There was also all the work with the Three Rivers Graphic Wonder on the PDP-11/45 at the University of Toronto Dynamic Graphics Project from 1974 onwards, as well as various film plotters, Versatec, Tennenhouse's frame buffer, and so on. 

-rob


On Fri, Jan 27, 2023 at 2:58 AM Paul Ruizendaal <pnr@planet.nl> wrote:

As a result of the recent discussion on this list I’m trying to understand the timeline of graphical computing on Unix, first of all in my preferred time slot ’75 -’85.

When it comes to Bell Labs I’m aware of the following:

- around 1975 the Labs worked on the Glance-G vector graphics terminal. This was TSS-516 based with no Unix overlap I think.
- around the same time the Labs seem to have used the 1973 Dec VT11 vector graphics terminal; at least the surviving LSX Unix source has a driver for it
- in 1976 there was the Terak 8510; this ran primarily USCD pascal, but it also ran LSX and/or MX (but maybe only much later)
- then it seems to jump 1981 and to the Blit.
- in 1984 there was MGR that was done at Bellcore

Outside of the labs (but on Unix), I have:

- I am not sure what graphics software ran on the SUN-1, but it must have been something
- Clem just mentioned the 1981 Tektronix Magnolia system
- Wikipedia says that X1 was 1984 and X11 was 1987; I’m not sure when it became Unix centered
- Sun’s NeWS arrived only in 1989, I think?

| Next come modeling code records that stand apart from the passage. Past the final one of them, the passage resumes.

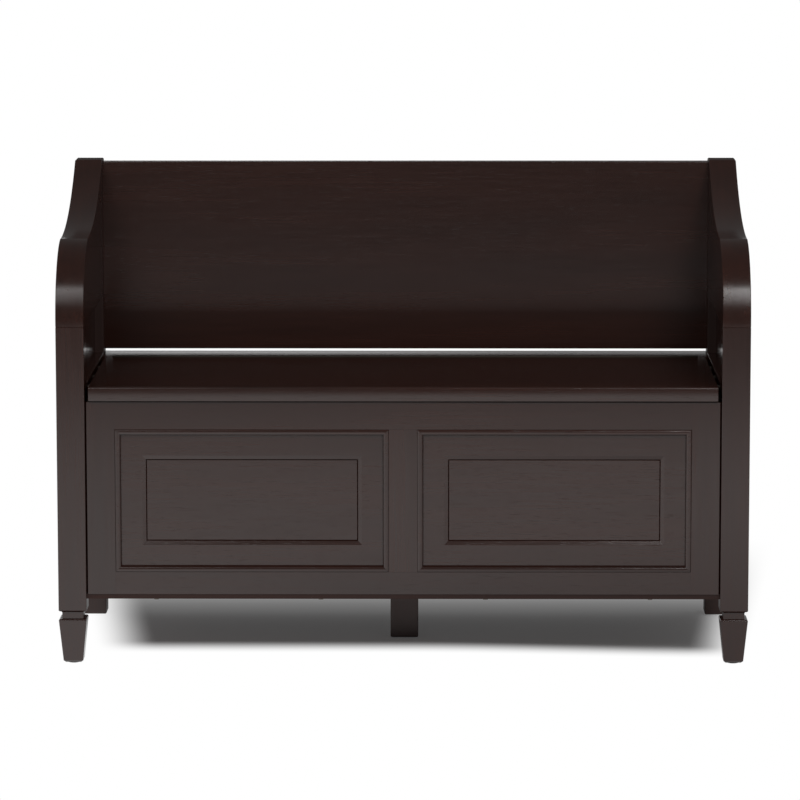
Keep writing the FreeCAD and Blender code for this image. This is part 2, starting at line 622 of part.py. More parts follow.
TENON_Y = (f"{GROOVE_FRONT} + joint_gap", f"{GROOVE_BACK} - joint_gap")
GROOVE_Y = (GROOVE_FRONT, GROOVE_BACK)


def frame_rail(name, z, grooved_edge):
    """A rail between the side stiles, with a stub tenon at each end and a groove along one edge."""
    body = board(name, (f"-{OPENING_OUTER}", OPENING_OUTER), (FRAME_FACE, FRAME_BACK), z)
    tenon_x = (f"-({OPENING_OUTER} + tongue_length)", f"({OPENING_OUTER} + tongue_length)")
    block(body, "Pad", "tenons", tenon_x, TENON_Y, z)
    block(body, "Pocket", "groove", tenon_x, GROOVE_Y, grooved_edge)
    return body


frame_rail("front_top_rail", (TOP_RAIL_BOTTOM, FRAME_TOP),
           (TOP_RAIL_BOTTOM, f"{TOP_RAIL_BOTTOM} + groove_depth"))
bottom_rail = frame_rail("front_bottom_rail", (FRAME_BOTTOM, LOWER_RAIL_TOP),
                         (f"{LOWER_RAIL_TOP} - groove_depth", LOWER_RAIL_TOP))
pilot(bottom_rail, "board_holes", board_front)

for hand, side in SIDES.items():
    stile = board(f"front_{hand}_stile", mirrored(side, (OPENING_OUTER, POST_INSIDE)),
                  (FRAME_FACE, FRAME_BACK), (FRAME_BOTTOM, FRAME_TOP))
    outer_x = side * number(POST_INSIDE)
    dress(stile, "Chamfer", "outer_edge", "frame_chamfer",
          lambda box: upright(box) and near(box.XMin, outer_x) and near(box.YMin, number(FRAME_FACE)))
    block(stile, "Pocket", "groove", mirrored(side, (OPENING_OUTER, f"{OPENING_OUTER} + groove_depth")),
          GROOVE_Y, (FRAME_BOTTOM, FRAME_TOP))
    drill(stile, "leg_holes", stile_outer[hand])

centre_stile = board("front_centre_stile", (f"-{OPENING_INNER}", OPENING_INNER), (FRAME_FACE, FRAME_BACK),
                     (LOWER_RAIL_TOP, TOP_RAIL_BOTTOM))
CENTRE_TENON_Z = (f"{LOWER_RAIL_TOP} - tongue_length", f"{TOP_RAIL_BOTTOM} + tongue_length")
block(centre_stile, "Pad", "tenons", (f"-{OPENING_INNER}", OPENING_INNER), TENON_Y, CENTRE_TENON_Z)
for hand, side in SIDES.items():
    block(centre_stile, "Pocket", f"{hand}_groove",
          mirrored(side, (f"{OPENING_INNER} - groove_depth", OPENING_INNER)), GROOVE_Y, CENTRE_TENON_Z)

# ---------------------------------------------------------------- front panels and mouldings

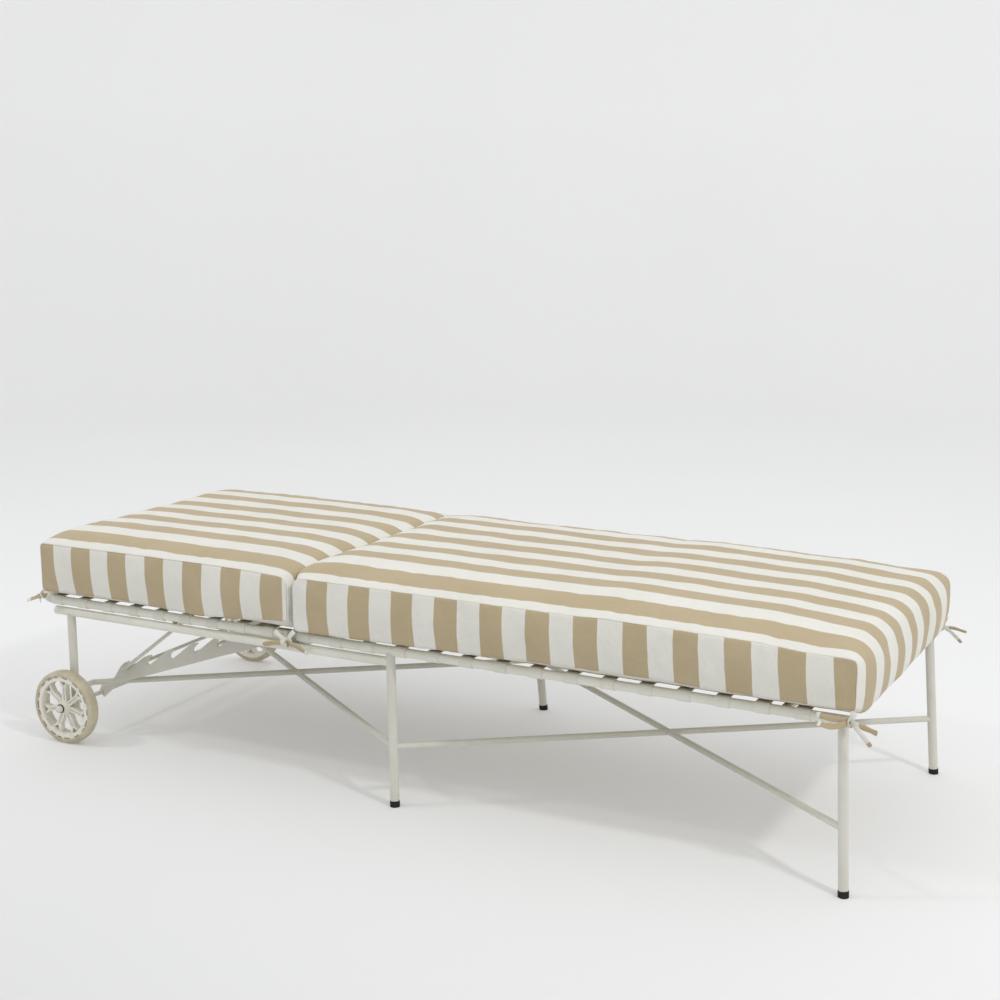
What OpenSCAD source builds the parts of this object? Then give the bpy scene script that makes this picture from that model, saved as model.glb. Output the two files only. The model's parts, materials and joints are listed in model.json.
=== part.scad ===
// Reclining sun lounger: a welded tube frame on two wheels, a deck of flat straps,
// a backrest that a prop bar holds in a toothed rack, and two box cushions tied to the frame.
// X runs from the head end (-) to the foot end (+), Y from right (-) to left (+), Z up.
// The origin is on the floor under the middle of the lounger.

/* [Overall] */
// Length from the head end of the back frame to the foot end of the cushion
total_l = 1896; // [1896:2:1930]
// Distance between the side rails, centre to centre
rail_gap = 650; // [640:2:660]
// Height of the seat and back rails, centre line
rail_z = 322; // [320:1:326]
// Drop from the seat rails down to the base rails, centre to centre
rail_drop = 24; // [24:1:26]
// From the foot legs to the middle legs
foot_bay = 935; // [925:1:945]
// From the middle legs to the head legs
head_bay = 840; // [830:1:850]
// From the middle legs to the hinge of the backrest
hinge_back = 235; // [233:1:237]

/* [Tubes and rods] */
// Diameter of the frame tubes
tube_d = 19; // [18:0.5:19.5]
// Diameter of the crossed stretcher rods
stretcher_d = 13; // [11:0.5:14]
// Height of the stretcher rods on the legs
stretcher_z = 125; // [120:1:130]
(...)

Outside of Unix, in the microcomputer world there was a lot of cheap(er) graphics hardware. Lot’s of stuff at 256 x 192 resolution, but up to 512 x 512 at the higher end. John Walker writes that the breakout product for Autodesk was Interact (the precursor to AutoCAD). Initially developed for S-100 bus systems it quickly moved to the PC. There was a lot of demand for CAD at a 5K price point that did not exist at a 50K price point.